Bad News for iPad Mini Buyers
Apple (NASDAQ: AAPL) may only have a limited number of units to ship when the long-awaited iPad Mini becomes available.
The product, which has yet to be confirmed by the tech giant, is expected to be unveiled before the end of October. According to AllThingsD, the supply of the iPad Mini will be constrained in 2012.
If this sounds familiar, that's because it is the same type of report that preceded the release of the iPhone 5. Before Apple's latest smartphone arrived, supply chain sources insisted that the device would be hard to acquire. After Apple announced that it had sold out of its initial shipment online, consumers started to worry. But when the device was finally released, it was not nearly as difficult to find as people expected.
Nonetheless, the media loves a good supply story. If consumers believe that a hot Apple product will be hard to come by, hysteria is bound to ensue. And that can be good for the bottom line.
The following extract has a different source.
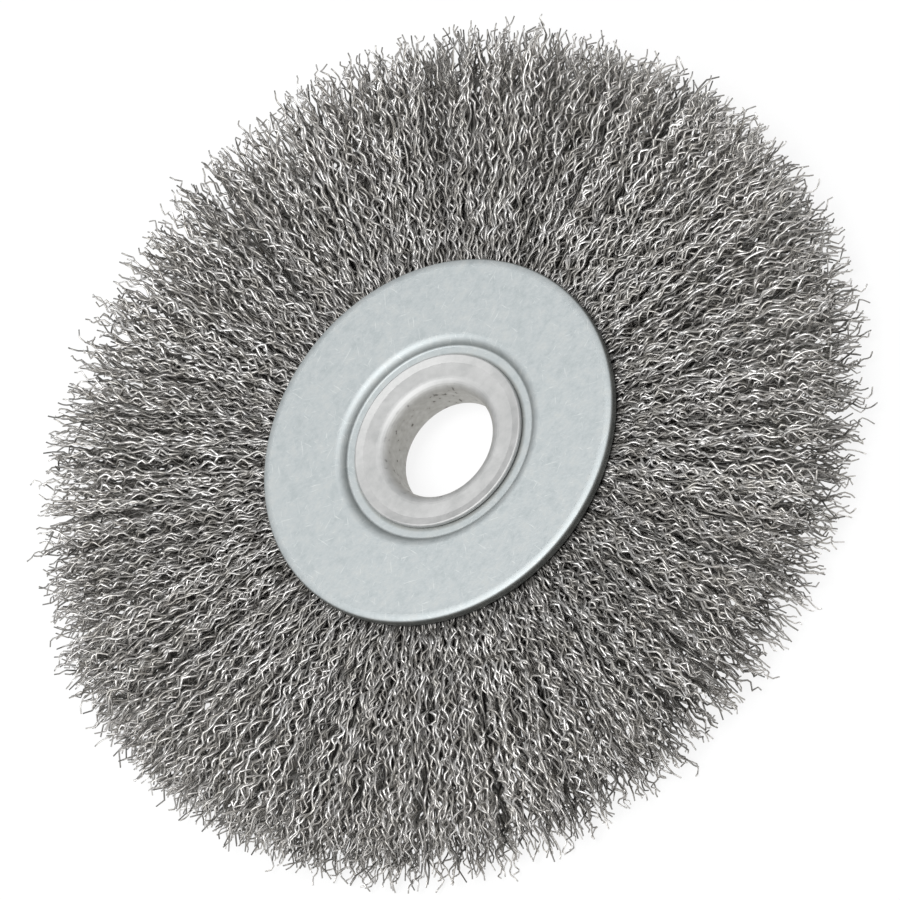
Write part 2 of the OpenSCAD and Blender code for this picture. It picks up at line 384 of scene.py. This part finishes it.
def smooth(t):
    """0 to 1 as t goes from 0 to 1, with level ends."""
    t = np.clip(t, 0.0, 1.0)
    return t * t * (3.0 - 2.0 * t)


def clumped(azimuth):
    """Draws azimuths together a little, so that the wires gather in tufts as the real ones do."""
    drawn = azimuth
    for pull, waves, start in CLUMPS:
        drawn = drawn + pull / waves * np.sin(waves * azimuth + start)
    return drawn


def uneven(azimuth):
    """How much further the tips reach at an azimuth: the wheel is worn a little out of round."""
    turn = azimuth - WEAR_START
    worn = sum(height * np.cos(waves * turn) for height, waves in WEAR_WAVES)
    tufts = sum(height * np.sin(waves * turn + start) for height, waves, start in TUFT_WAVES)
    return (worn + tufts) * MM


def leg_points(rng, azimuth, layer, side, crimps, shares):
    """One leg of each hairpin, from the nip out to its tip: (hairpins, shares, 3)."""
    column = (len(azimuth), 1)
    t = shares[None, :]

    def between(least, most):
        """An even draw for each hairpin."""
        return rng.uniform(least, most, column)

    def about(middle, spread):
        """A draw for each hairpin that gathers about the middle."""
        return rng.normal(middle, spread, column)

    def wave(least, most):
        """A wave along each leg that starts from zero, with a drawn number of turns."""
        return np.sin(FULL_TURN * t * between(least, most))

    def shifted_wave(least, most):
        """A wave along each leg that starts anywhere in its turn."""
        return np.sin(FULL_TURN * t * between(least, most) + between(0.0, FULL_TURN))

    nip_r = RIM_R - NIP_INSET
    trim = about(TRIM_MIDDLE, TRIM_SPREAD) + rng.exponential(TRIM_TAIL, column)
    trim = np.clip(trim, TRIM_LEAST, TRIM_MOST) * MM
    reach = TIP_R - nip_r + uneven(azimuth[:, None]) + trim
    along = reach * t
    radius = nip_r + along
    loose = smooth(along / LOOSE_LENGTH)

    # The crimp swings the wire sideways and up and down at once, along a flat loop
    phase = between(0.0, FULL_TURN) + FULL_TURN * crimps * about(1.0, 0.12) * t
    phase += about(0.0, 0.6) * wave(1.0, 3.0)
    phase += about(0.0, 0.7) * wave(3.0, 6.0)
    swell = 1.0 + 0.35 * shifted_wave(1.5, 4.0)
    height = CRIMP_HEIGHT * between(0.8, 1.25) * swell
    offset = between(0.0, FULL_TURN) + about(0.0, 1.5) * t
    wave_across = height * between(0.2, 1.1) * np.sin(phase)
    wave_up = height * between(0.7, 1.5) * np.sin(phase + offset)

    # On top of that a leg leans, bows, splays near its tip and weaves through the others
    lean = about(0.0, math.radians(2.1)) * t ** 1.2
    bow = about(0.0, 0.6 * MM) * wave(0.5, 2.5)
    splay = about(0.0, 0.7 * MM) * smooth((t - 0.8) / 0.25)
    weave = 0.8 * MM * shifted_wave(3.0, 7.0)

    across = loose * (wave_across + bow + splay)
    top = NIP_Z + (FACE_HALF_W - NIP_Z) * t
    z = side * layer[:, None] * top + loose * (wave_up + weave)
    z = held_within(z, top + FACE_MARGIN * loose)
    turn = azimuth[:, None] + lean + across / radius
    return np.stack([radius * np.cos(turn), radius * np.sin(turn), z], axis=2)


def held_within(z, top):
    """Heights pressed softly below the top: those well inside it stay as they are."""
    bend = SOFT_SHARE * top
    over = np.abs(z) - bend
    room = top - bend
    return np.where(over > 0.0, np.sign(z) * (bend + room * np.tanh(over / room)), z)


def fold_points(azimuth, layer):
    """The bend of each hairpin round the inside of the ring, from the front leg to the rear."""
    fold_r = RING_WIRE_R + WIRE_R + FOLD_THICKNESS * layer[:, None]
    turn = np.linspace(90.0, 270.0, FOLD_STEPS + 1)[None, :] * math.pi / 180.0
    radius = RING_R + fold_r * np.cos(turn)
    z = fold_r * np.sin(turn)
    a = azimuth[:, None]
    return np.stack([radius * np.cos(a), radius * np.sin(a), z], axis=2)


def hairpins(rng, layer, crimps, shares):
    """Paths of whole hairpins, tip to tip, one for each layer value, and their azimuths."""
    count = len(layer)
    azimuth = FULL_TURN * (np.arange(count) + rng.uniform(0.0, 1.0, count)) / count
    azimuth = clumped(azimuth) % FULL_TURN
    front = leg_points(rng, azimuth, layer, 1.0, crimps, shares)
    rear = leg_points(rng, azimuth, layer, -1.0, crimps, shares)
    path = np.concatenate([front[:, ::-1], fold_points(azimuth, layer), rear], axis=1)
    return path, azimuth


def unit(vectors):
    """Vectors of length one."""
    return vectors / np.linalg.norm(vectors, axis=2, keepdims=True)


def tube_points(path):
    """Rings of points round each path, thinner towards both tips: (wires, length, sides, 3)."""
    count, length, _ = path.shape
    tangent = unit(np.gradient(path, axis=1))
    plane = unit(np.stack([-path[:, :, 1], path[:, :, 0], np.zeros((count, length))], axis=2))
    normal = unit(np.cross(tangent, plane))
    side = np.cross(normal, tangent)
    turn = FULL_TURN * np.arange(WIRE_SIDES) / WIRE_SIDES
    ring = (np.cos(turn)[:, None] * normal[:, :, None, :]
            + np.sin(turn)[:, None] * side[:, :, None, :])
    from_tip = np.minimum(np.arange(length), np.arange(length)[::-1]) / length
    radius = WIRE_R * (TIP_THINNESS + (1.0 - TIP_THINNESS) * smooth(from_tip / TIP_SHARE))
    return path[:, :, None, :] + radius[None, :, None, None] * ring


def tube_faces(count, length, base):
    """Corners of the faces of some tubes, walls first and then both ends, and their counts."""
    start = base + np.arange(count)[:, None, None] * length * WIRE_SIDES
    row = np.arange(length - 1)[None, :, None] * WIRE_SIDES
    k = np.arange(WIRE_SIDES)[None, None, :]
    after = (k + 1) % WIRE_SIDES
    walls = np.stack([
        start + row + k,
        start + row + after,
        start + row + WIRE_SIDES + after,
        start + row + WIRE_SIDES + k,
    ], axis=3).reshape(-1)
    first = (start[:, 0] + k[0, :, ::-1]).reshape(-1)
    last = (start[:, 0] + (length - 1) * WIRE_SIDES + k[0]).reshape(-1)
    corners = np.concatenate([walls, first, last])
    sizes = np.concatenate([np.full(len(walls) // QUAD, QUAD), np.full(2 * count, WIRE_SIDES)])
    return corners, sizes


def tube_mesh(name, paths, tones_and_shade):
    """One mesh of closed tubes along the paths, with each wire's tone and painted shade on its
    points.
    """
    vertices = []
    corners = []
    sizes = []
    values = []
    base = 0
    for path, tone_and_shade in zip(paths, tones_and_shade):
        count, length, _ = path.shape
        points = tube_points(path).reshape(-1, 3)
        vertices.append(points)
        values.append(np.repeat(tone_and_shade, length * WIRE_SIDES))
        some_corners, some_sizes = tube_faces(count, length, base)
        corners.append(some_corners)
        sizes.append(some_sizes)
        base += len(points)
    mesh = bpy.data.meshes.new(name)
    vertices = np.concatenate(vertices)
    corners = np.concatenate(corners)
    sizes = np.concatenate(sizes)
    starts = np.concatenate([[0], np.cumsum(sizes)[:-1]])
    mesh.vertices.add(len(vertices))
    mesh.vertices.foreach_set("co", vertices.astype(np.float32).ravel())
    mesh.loops.add(len(corners))
    mesh.loops.foreach_set("vertex_index", corners.astype(np.int32))
    mesh.polygons.add(len(sizes))
    mesh.polygons.foreach_set("loop_start", starts.astype(np.int32))
    mesh.polygons.foreach_set("use_smooth", sizes == QUAD)
    mesh.update(calc_edges=True)
    attribute = mesh.attributes.new("tone_and_shade", "FLOAT", "POINT")
    attribute.data.foreach_set("value", np.concatenate(values).astype(np.float32))
    return mesh


def add_piece(name, mesh, material):
    """A new piece of the wheel, riding on its one body."""
    mesh.materials.append(material)
    piece = bpy.data.objects.new(name, mesh)
    bpy.context.scene.collection.objects.link(piece)
    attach(piece, BODY)
    return piece


def make_wires(material):
    """All the hairpins, sorted into one piece for each bundle of the frame."""
    rng = np.random.default_rng(SEED)
    face_layers = 0.97 - 0.4 * rng.uniform(0.0, 1.0, FACE_HAIRPINS) ** 1.3
    core_layers = rng.uniform(0.05, 0.62, CORE_HAIRPINS)
    groups = [
        hairpins(rng, face_layers, FACE_CRIMPS, FACE_SHARES),
        hairpins(rng, core_layers, CORE_CRIMPS, CORE_SHARES),
    ]
    # Each wire's tone is drawn at random, and the inner wires are given darker tones as painted
    # shade
    tones_and_shade = [
        np.clip(rng.normal(0.58, 0.26, FACE_HAIRPINS), 0.0, 1.0),
        np.clip(rng.normal(0.22, 0.18, CORE_HAIRPINS), 0.0, 1.0),
    ]
    width = FULL_TURN / len(BUNDLES)
    for index, node in enumerate(BUNDLES):
        paths = []
        shades = []
        for (path, azimuth), tone_and_shade in zip(groups, tones_and_shade):
            mine = (azimuth // width).astype(int) % len(BUNDLES) == index
            paths.append(path[mine])
            shades.append(tone_and_shade[mine])
        name = "wires_" + node[-2:]
        piece = add_piece(name, tube_mesh(name, paths, shades), material)
        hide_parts(node)


def dress(node, material):
    """Gives a node of the frame its material."""
    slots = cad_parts[node].data.materials
    slots.clear()
    slots.append(material)


def floor_material():
    """Pale and diffuse, and mostly glowing where the camera or a reflection sees it."""
    material = bpy.data.materials.new("pale_floor")
    material.use_nodes = True
    nodes = material.node_tree.nodes
    links = material.node_tree.links
    nodes.clear()
    out = nodes.new("ShaderNodeOutputMaterial")
    diffuse = nodes.new("ShaderNodeBsdfDiffuse")
    diffuse.inputs["Color"].default_value = (*grey(FLOOR_GREY), 1.0)
    glow = nodes.new("ShaderNodeEmission")
    glow.inputs["Color"].default_value = (*grey(1.0), 1.0)
    glow.inputs["Strength"].default_value = 1.0
    path = nodes.new("ShaderNodeLightPath")
    seen = nodes.new("ShaderNodeMath")
    seen.operation = "MAXIMUM"
    links.new(path.outputs["Is Camera Ray"], seen.inputs[0])
    links.new(path.outputs["Is Glossy Ray"], seen.inputs[1])
    share = nodes.new("ShaderNodeMath")
    share.operation = "MULTIPLY"
    share.inputs[1].default_value = FLOOR_GLOW
    links.new(seen.outputs[0], share.inputs[0])
    mix = nodes.new("ShaderNodeMixShader")
    links.new(share.outputs[0], mix.inputs["Fac"])
    links.new(diffuse.outputs[0], mix.inputs[1])
    links.new(glow.outputs[0], mix.inputs[2])
    links.new(mix.outputs[0], out.inputs["Surface"])
    return material


def make_floor():
    """A plain pale floor just under the wheel."""
    mesh = bpy.data.meshes.new("floor")
    half = FLOOR_HALF
    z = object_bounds()[0].z - FLOOR_GAP
    corners = [(-half, -half, z), (half, -half, z), (half, half, z), (-half, half, z)]
    mesh.from_pydata(corners, [], [(0, 1, 2, 3)])
    floor = bpy.data.objects.new("floor", mesh)
    bpy.context.scene.collection.objects.link(floor)
    mesh.materials.append(floor_material())


def photo_axes():
    """Right, up and back directions of the photograph's camera."""
    back = Vector((0.0, -math.cos(CAMERA_ELEVATION), math.sin(CAMERA_ELEVATION)))
    level_right = Vector((1.0, 0.0, 0.0))
    level_up = back.cross(level_right)
    up = math.cos(CAMERA_ROLL) * level_up + math.sin(CAMERA_ROLL) * level_right
    right = up.cross(back)
    return right, up, back


def make_camera():
    """The photograph's view: a long lens, looking down on the wheel and rolled to the right."""
    right, up, back = photo_axes()
    data = bpy.data.cameras.new("camera")
    data.sensor_width = SENSOR_WIDTH
    data.lens = data.sensor_width * CAMERA_DISTANCE * PIXELS_PER_M / PHOTO_SIZE
    data.clip_end = 50.0
    camera = bpy.data.objects.new("camera", data)
    bpy.context.scene.collection.objects.link(camera)
    plate_centre = Vector((0.0, 0.0, plate_high.z))
    aside = (PHOTO_SIZE / 2 - PLATE_CENTRE_X) / PIXELS_PER_M
    down = (PHOTO_SIZE / 2 - PLATE_CENTRE_Y) / PIXELS_PER_M
    eye = plate_centre + aside * right - down * up + CAMERA_DISTANCE * back
    turn = Matrix((right, up, back)).transposed().to_4x4()
    camera.matrix_world = Matrix.Translation(eye) @ turn
    bpy.context.scene.camera = camera


def add_area_light(name, direction, distance, size, power):
    """A square softbox in a direction from the wheel, facing it."""
    data = bpy.data.lights.new(name, "AREA")
    data.size = size
    data.energy = power
    lamp = bpy.data.objects.new(name, data)
    bpy.context.scene.collection.objects.link(lamp)
    direction = direction.normalized()
    lamp.location = direction * distance
    lamp.rotation_mode = "QUATERNION"
    lamp.rotation_quaternion = direction.to_track_quat("Z", "Y")


def make_light():
    """An even studio: a pale dome, a soft key from above and a weaker fill."""
    right, up, back = photo_axes()
    add_area_light("key", 0.9 * back - 0.5 * right + 0.2 * up, distance=1.0, size=0.7, power=12.0)
    add_area_light("fill", 0.5 * back + 0.9 * right + 0.3 * up, distance=1.2, size=0.6, power=2.5)
    world = bpy.data.worlds.new("studio")
    world.use_nodes = True
    background = world.node_tree.nodes["Background"]
    background.inputs["Color"].default_value = STUDIO_COLOUR
    background.inputs["Strength"].default_value = STUDIO_STRENGTH
    bpy.context.scene.world = world


make_camera()
make_light()
dress("front_side_plate", zinc_material())
dress("rear_side_plate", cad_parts["front_side_plate"].data.materials[0])
dress("arbor_sleeve", sleeve_material())
dress("retaining_ring", ring_material())
make_wires(wire_material())
make_floor()

scene = bpy.context.scene
scene.view_settings.view_transform = "Standard"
"Encouraging hysterics can increase website traffic, boost sales of books or other informational products or be used as a marketing tool by competitors," said Melody McKinnon, an Online Community & Content Marketing Manager for Canadian's Internet Business.
What if the reports are accurate and a shortage does exist? Even then, consumers may not notice by the time the product is actually released.
Apple is expected to produce as many as 10 million miniature iPads before the end of the year. At that number, it seems unlikely that a large quantity of consumers will go home empty-handed.
For Apple to sell 10 million iPad Minis in the fourth quarter, it would have to take away sales from both its competitors and its own 9.7-inch iPad. The fear of sales cannibalism has been discussed before and was one of the reasons why some critics did not expect Apple to produce a small tablet. But the competition has continued to intensify, validating the importance of smaller devices. Thus, the prospect of selling a seven-inch tablet might be too good for Apple to resist -- even if it could hurt sales of the third-generation iPad.
In the best of scenarios, it still seems hard to believe that Apple could sell 10 million iPad Minis this fall. While the company does not have to sell every unit it ships, the implication is that if Apple gets them into stores, consumers will open their wallets.
Before making that assumption, it is important to take a look at the shipment numbers for the existing iPad. In the first quarter, iSuppli found that Apple shipped 11.8 million second- and third-generation iPads. During the second quarter, Apple shipped an additional 17 million units. The company will probably increase that number in the third and fourth quarter before dropping down again in the early months of 2013.
If Apple ships 20 million standard iPads in the fourth quarter, plus an additional 10 million iPad Minis, that would bring the company's total to 30 million units. That is an exorbitant amount of tablets. While it may not be impossible for Apple to sell that many units, it seems like a very challenging task. It could be especially difficult if consumers decide to hold back in anticipation of the fourth-generation iPad, which is expected to ship by the end of March 2013.
Thus, there could be a global shortage of pint-sized iPads this holiday season, especially if Apple only produces a few million units. If Apple ships the planned 10 million units, that shortage is much less likely to occur.